BEIRUT, Lebanon: Lebanon’s Iran-back Hezbollah group said it launched on Saturday explosive-laden drones at a north Israel army base following the killing of a Hamas commander in south Lebanon a day earlier.
Hezbollah fighters launched “squadrons of explosive-laden drones” at the Michve Alon base near the Galilee town of Safed “in response to the attack and assassination carried out by the Israeli enemy in the city of Sidon” on Friday, the group said in a statement.
Hezbollah’s media office said it was “the first time” the group had targeted that base.
On Friday, an Israeli strike on a vehicle in the south Lebanon city of Sidon killed a Hamas commander, the Palestinian militant group and the Israeli military said.
Hamas said in a statement that Samer Al-Hajj was killed “in a Zionist strike in the city of Sidon.”
The Israeli military said that its aircraft struck the Sidon area and “eliminated” Hajj, whom it identified as “a senior commander” for Hamas in Lebanon.

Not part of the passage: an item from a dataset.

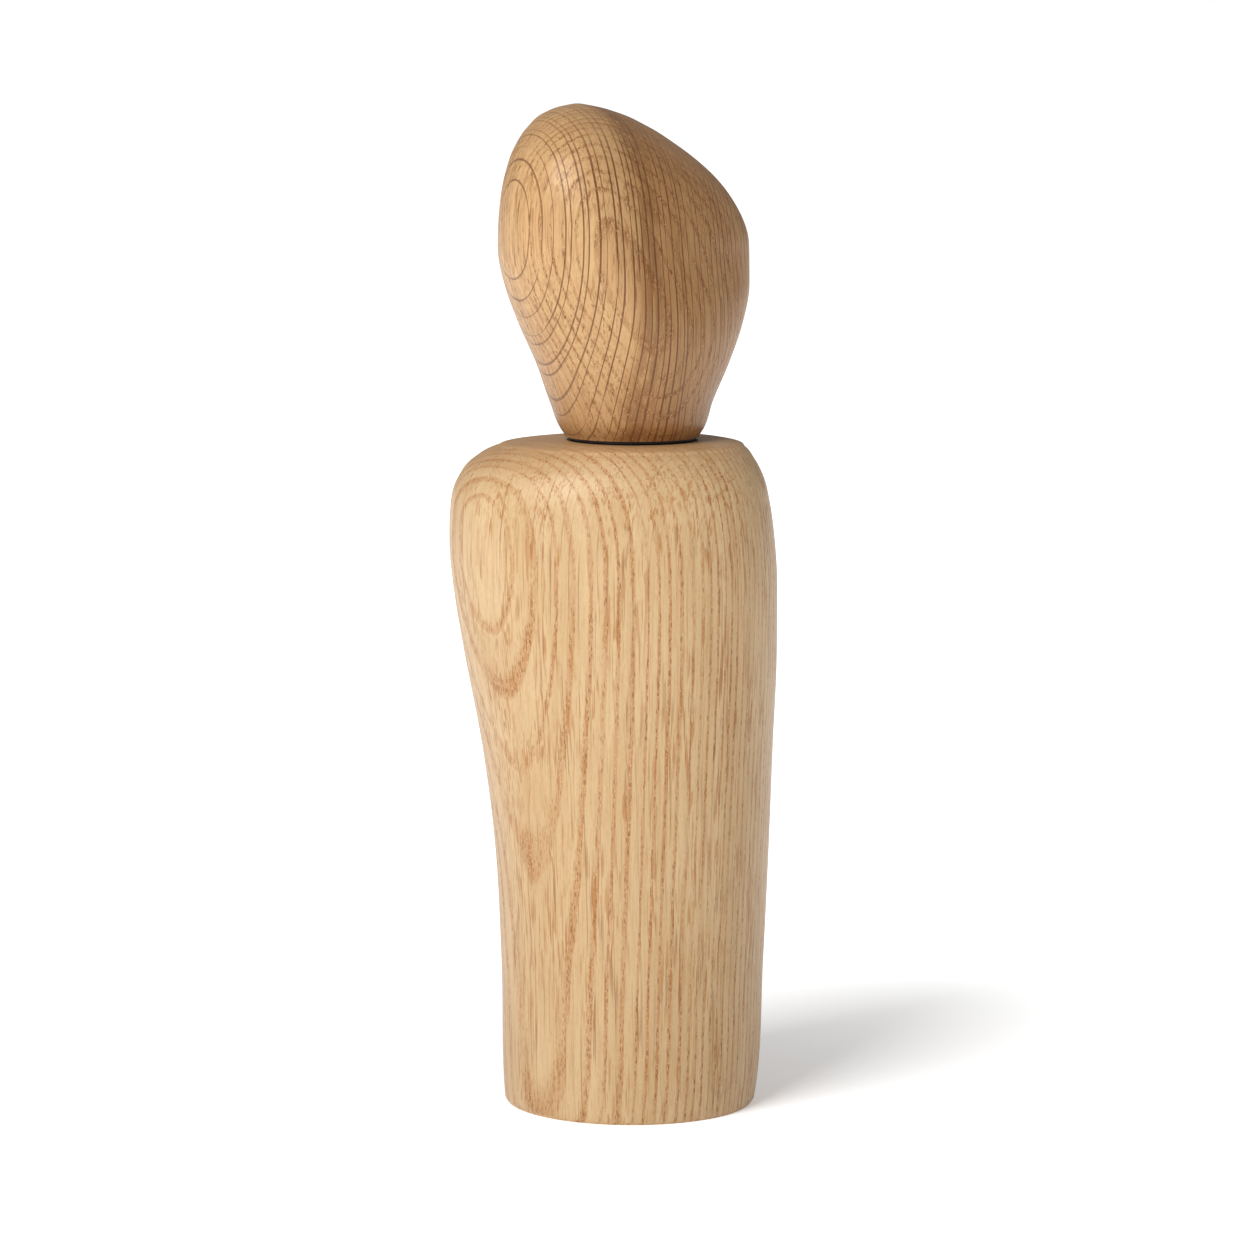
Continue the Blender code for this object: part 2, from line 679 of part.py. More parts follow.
# ---------------------------------------------------------------- grind setting
def make_adjusting_ring(parent):
    """The ring that fingers turn in the foot's recess. It lifts or lowers the stator by its inner thread."""
    low, collar_top, top, chamfer = 0.8, 5.1, 14.0, 0.6
    grip = scalloped(15.3, 0.9, TEETH)
    grip_edge = scalloped(15.3 - chamfer, 0.9, TEETH)
    detents = scalloped(16.7, 0.4, TEETH)
    mouth, bore, bore_low, detent_low = 12.6, 13.9, 3.5, 8.0
    profile = (
        (mouth, low),
        (grip_edge, low),
        (grip, low + chamfer),
        (grip, collar_top),
        (16.7, collar_top),
        (16.7, detent_low),
        (detents, detent_low),
        (detents, top),
        (bore, top),
        (bore, bore_low),
        (mouth, bore_low),
    )
    dressed(turned("adjusting_ring", profile, FORM_STEPS, parent), moulded("adjusting_ring_plastic"))


def make_stator_carrier(parent):
    """The cup that holds the ceramic ring. Three keys keep it from turning in the housing."""
    skirt_bore, skirt_r, skirt_low = 12.2, 13.6, 4.6
    cup_low, cup_r, cup_bore, cup_top = 15.1, 15.5, 14.5, 29.0
    ledge_r = 12.4
    profile = (
        (skirt_bore, skirt_low),
        (skirt_r, skirt_low),
        (skirt_r, cup_low),
        (cup_r, cup_low),
        (cup_r, cup_top),
        (cup_bore, cup_top),
        (cup_bore, BURR_BASE - GAP),
        (ledge_r, BURR_BASE - GAP),
        (skirt_bore, cup_low),
    )
    carrier = turned("stator_carrier", profile, FORM_STEPS, parent)
    keys = [(cup_r - 0.4, 17.6, angle, 4.6, 17.0, 26.0) for angle in SLOT_ANGLES]
    join(carrier, sectors("carrier_keys", keys, parent))
    dressed(carrier, moulded("carrier_plastic", GREY_PLASTIC))


def make_grinding_ring(parent):
    """The ceramic ring that stands still round the cone."""
    rim, high, rows, twist, chamfer = 14.2, 28.0, 5, -0.012, 0.6
    surface = toothed(RING_BURR_R, TOOTH_DEPTH, twist)
    profile = [(rim, BURR_BASE + chamfer), (rim, high), (rim - 1.0, high)]
    profile += [(surface, high - (high - BURR_BASE) * row / rows) for row in range(rows + 1)]
    profile.append((rim - chamfer, BURR_BASE))
    dressed(turned("grinding_ring", profile, FORM_STEPS, parent), ceramic("ring_ceramic"))


def main():
    clear_scene()
    body = axis_empty("body_axis")
    drive = axis_empty("drive_axis")
    head = axis_empty("head_axis")
    adjuster = axis_empty("adjuster_axis")
    stator = axis_empty("stator_axis")
    for make in (
        make_body_shell,
        make_neck_bush,
        make_mechanism_housing,
        make_bearing_bridge,
        make_adjuster_circlip,
        make_click_spring,
        make_preload_spring,
    ):
        make(body)
    for make in (
        make_drive_shaft,
        make_shaft_bush,
        make_shaft_clip,
        make_thrust_washer,
        make_feed_auger,
        make_rotor_hub,
        make_grinding_cone,
        make_lower_washer,
        make_rotor_screw,
    ):
        make(drive)
    for make in (make_head_shell, make_head_insert, make_grip_ring):
        make(head)
    make_adjusting_ring(adjuster)
    make_stator_carrier(stator)
    make_grinding_ring(stator)
    bpy.context.view_layer.update()


main()
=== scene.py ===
"""Looks of a carved oak pepper mill: a broad-shouldered body, a pebble head and the ceramic mechanism inside.

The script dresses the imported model. Each sub-assembly is a class that builds its fine meshes about the
mill's axis and puts its finishes on them. Sizes are in millimetres and turned into metres by MM.
"""

import json
import logging
import math
from dataclasses import dataclass
from enum import Enum
from typing import Callable, Iterable, NamedTuple, Sequence, Union

import bmesh
import bpy
import numpy as np
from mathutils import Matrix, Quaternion, Vector


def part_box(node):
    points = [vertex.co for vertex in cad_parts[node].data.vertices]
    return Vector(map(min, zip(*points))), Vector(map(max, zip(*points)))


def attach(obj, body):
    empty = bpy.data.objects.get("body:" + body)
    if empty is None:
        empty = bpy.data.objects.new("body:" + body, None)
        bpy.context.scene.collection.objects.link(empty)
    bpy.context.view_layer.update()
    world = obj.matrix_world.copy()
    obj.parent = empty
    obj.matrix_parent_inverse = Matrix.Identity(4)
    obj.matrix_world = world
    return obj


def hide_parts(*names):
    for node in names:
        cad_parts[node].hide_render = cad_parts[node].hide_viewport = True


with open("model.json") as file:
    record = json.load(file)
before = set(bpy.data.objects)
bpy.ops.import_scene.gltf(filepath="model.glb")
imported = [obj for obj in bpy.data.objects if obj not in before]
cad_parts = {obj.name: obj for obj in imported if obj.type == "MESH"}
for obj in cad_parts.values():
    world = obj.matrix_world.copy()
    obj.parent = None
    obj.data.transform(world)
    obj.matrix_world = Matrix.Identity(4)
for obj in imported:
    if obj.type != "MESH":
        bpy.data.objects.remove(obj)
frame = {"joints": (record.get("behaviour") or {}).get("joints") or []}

LOG = logging.getLogger("mill")
MM = 0.001
ELLIPSE = 0.5523  # handle length of a curve's quarter that makes it an ellipse
FULL_TURN = 2 * math.pi
FINE_TEETH = 3  # fine teeth to a coarse one
FINE_SHARE = 0.45  # depth of a fine tooth, as a share of a coarse one's
COARSE_RISE = 6.0  # height over which the coarse teeth take over
BURR_GAP = 16.6  # height of the burrs' tightest gap
UP = Vector((0.0, 0.0, 1.0))
WIDE_CELLS = (45.0, 45.0, 130.0)  # cells of the slow wander of rings and rays

Socket = bpy.types.NodeSocket
Piece = bpy.types.Object
Colour = tuple[float, float, float]
Operand = Union[float, Socket]
Radius = Union[float, Callable[[float, float], float]]
Ring = np.ndarray
Profile = Sequence[tuple[Radius, float]]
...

It was the first strike of its kind in Sidon since Hamas launched its October 7 attack on Israel, triggering war in Gaza and prompting its Lebanese ally Hezbollah to begin trading near-daily cross-border fire with the Israeli army in a bid to tie down its troops.
Ten months of cross-border violence has killed some 562 people in Lebanon, most of them fighters but also including at least 116 civilians, according to the AFP tally.
On the Israeli side, including in the annexed Golan Heights, 22 soldiers and 26 civilians have been killed, according to army figures.